Extract the complete listing and output it unchanged.

### Dataset excerpt
[Start]

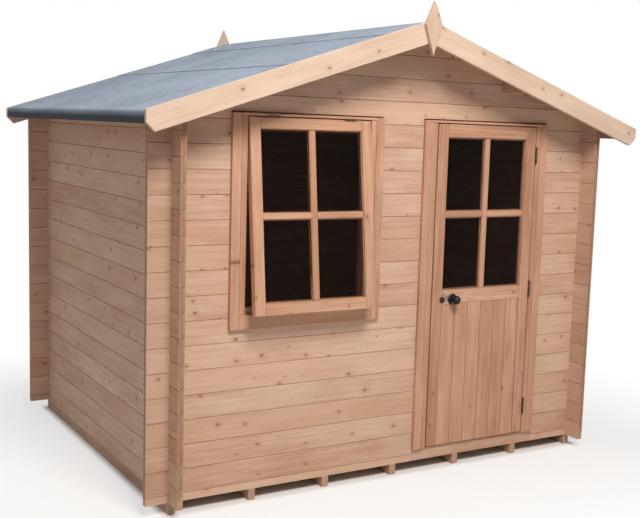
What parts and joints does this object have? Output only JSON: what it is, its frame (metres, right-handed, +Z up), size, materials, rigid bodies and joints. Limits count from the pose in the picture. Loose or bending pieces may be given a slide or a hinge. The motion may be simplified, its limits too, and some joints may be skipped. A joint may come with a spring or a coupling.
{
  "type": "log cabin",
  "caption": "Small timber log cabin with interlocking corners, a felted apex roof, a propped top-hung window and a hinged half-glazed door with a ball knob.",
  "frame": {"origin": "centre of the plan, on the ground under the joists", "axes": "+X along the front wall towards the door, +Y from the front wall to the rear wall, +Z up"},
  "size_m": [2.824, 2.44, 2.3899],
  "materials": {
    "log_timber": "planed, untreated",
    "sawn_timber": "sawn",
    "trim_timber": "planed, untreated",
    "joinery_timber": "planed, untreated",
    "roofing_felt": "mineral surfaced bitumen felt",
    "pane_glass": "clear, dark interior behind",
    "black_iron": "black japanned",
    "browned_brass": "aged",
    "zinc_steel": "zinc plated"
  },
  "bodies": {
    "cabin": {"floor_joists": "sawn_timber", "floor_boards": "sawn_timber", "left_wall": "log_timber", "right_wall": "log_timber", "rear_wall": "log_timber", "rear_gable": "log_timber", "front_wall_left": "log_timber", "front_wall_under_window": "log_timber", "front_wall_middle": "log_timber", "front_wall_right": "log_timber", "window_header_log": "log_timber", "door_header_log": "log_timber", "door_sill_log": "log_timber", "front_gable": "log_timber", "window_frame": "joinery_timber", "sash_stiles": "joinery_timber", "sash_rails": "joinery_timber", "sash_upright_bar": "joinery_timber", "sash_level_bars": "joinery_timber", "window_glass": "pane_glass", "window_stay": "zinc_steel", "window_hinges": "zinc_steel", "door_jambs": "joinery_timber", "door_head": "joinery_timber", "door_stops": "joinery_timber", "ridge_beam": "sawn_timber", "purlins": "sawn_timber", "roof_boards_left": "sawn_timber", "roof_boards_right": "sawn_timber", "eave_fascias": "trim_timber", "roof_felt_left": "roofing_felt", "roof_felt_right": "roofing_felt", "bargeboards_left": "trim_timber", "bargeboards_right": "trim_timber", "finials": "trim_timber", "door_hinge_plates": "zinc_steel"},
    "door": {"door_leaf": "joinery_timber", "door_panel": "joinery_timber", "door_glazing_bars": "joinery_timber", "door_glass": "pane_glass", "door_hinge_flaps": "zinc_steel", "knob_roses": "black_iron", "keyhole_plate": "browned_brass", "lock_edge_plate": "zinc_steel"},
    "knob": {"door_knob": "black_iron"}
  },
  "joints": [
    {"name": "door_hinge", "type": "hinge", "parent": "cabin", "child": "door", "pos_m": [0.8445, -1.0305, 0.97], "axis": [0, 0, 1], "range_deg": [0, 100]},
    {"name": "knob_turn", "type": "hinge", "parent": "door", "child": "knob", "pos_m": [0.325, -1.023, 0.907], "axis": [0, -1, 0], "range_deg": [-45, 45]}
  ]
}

[End]

### Correct result
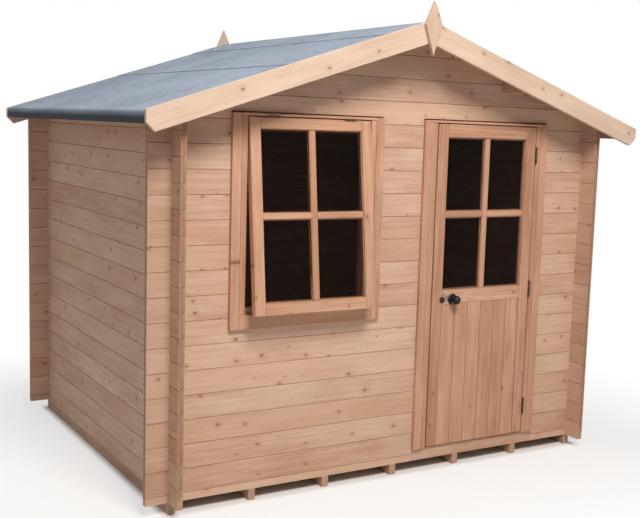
What parts and joints does this object have? Output only JSON: what it is, its frame (metres, right-handed, +Z up), size, materials, rigid bodies and joints. Limits count from the pose in the picture. Loose or bending pieces may be given a slide or a hinge. The motion may be simplified, its limits too, and some joints may be skipped. A joint may come with a spring or a coupling.
{
  "type": "log cabin",
  "caption": "Small timber log cabin with interlocking corners, a felted apex roof, a propped top-hung window and a hinged half-glazed door with a ball knob.",
  "frame": {"origin": "centre of the plan, on the ground under the joists", "axes": "+X along the front wall towards the door, +Y from the front wall to the rear wall, +Z up"},
  "size_m": [2.824, 2.44, 2.3899],
  "materials": {
    "log_timber": "planed, untreated",
    "sawn_timber": "sawn",
    "trim_timber": "planed, untreated",
    "joinery_timber": "planed, untreated",
    "roofing_felt": "mineral surfaced bitumen felt",
    "pane_glass": "clear, dark interior behind",
    "black_iron": "black japanned",
    "browned_brass": "aged",
    "zinc_steel": "zinc plated"
  },
  "bodies": {
    "cabin": {"floor_joists": "sawn_timber", "floor_boards": "sawn_timber", "left_wall": "log_timber", "right_wall": "log_timber", "rear_wall": "log_timber", "rear_gable": "log_timber", "front_wall_left": "log_timber", "front_wall_under_window": "log_timber", "front_wall_middle": "log_timber", "front_wall_right": "log_timber", "window_header_log": "log_timber", "door_header_log": "log_timber", "door_sill_log": "log_timber", "front_gable": "log_timber", "window_frame": "joinery_timber", "sash_stiles": "joinery_timber", "sash_rails": "joinery_timber", "sash_upright_bar": "joinery_timber", "sash_level_bars": "joinery_timber", "window_glass": "pane_glass", "window_stay": "zinc_steel", "window_hinges": "zinc_steel", "door_jambs": "joinery_timber", "door_head": "joinery_timber", "door_stops": "joinery_timber", "ridge_beam": "sawn_timber", "purlins": "sawn_timber", "roof_boards_left": "sawn_timber", "roof_boards_right": "sawn_timber", "eave_fascias": "trim_timber", "roof_felt_left": "roofing_felt", "roof_felt_right": "roofing_felt", "bargeboards_left": "trim_timber", "bargeboards_right": "trim_timber", "finials": "trim_timber", "door_hinge_plates": "zinc_steel"},
    "door": {"door_leaf": "joinery_timber", "door_panel": "joinery_timber", "door_glazing_bars": "joinery_timber", "door_glass": "pane_glass", "door_hinge_flaps": "zinc_steel", "knob_roses": "black_iron", "keyhole_plate": "browned_brass", "lock_edge_plate": "zinc_steel"},
    "knob": {"door_knob": "black_iron"}
  },
  "joints": [
    {"name": "door_hinge", "type": "hinge", "parent": "cabin", "child": "door", "pos_m": [0.8445, -1.0305, 0.97], "axis": [0, 0, 1], "range_deg": [0, 100]},
    {"name": "knob_turn", "type": "hinge", "parent": "door", "child": "knob", "pos_m": [0.325, -1.023, 0.907], "axis": [0, -1, 0], "range_deg": [-45, 45]}
  ]
}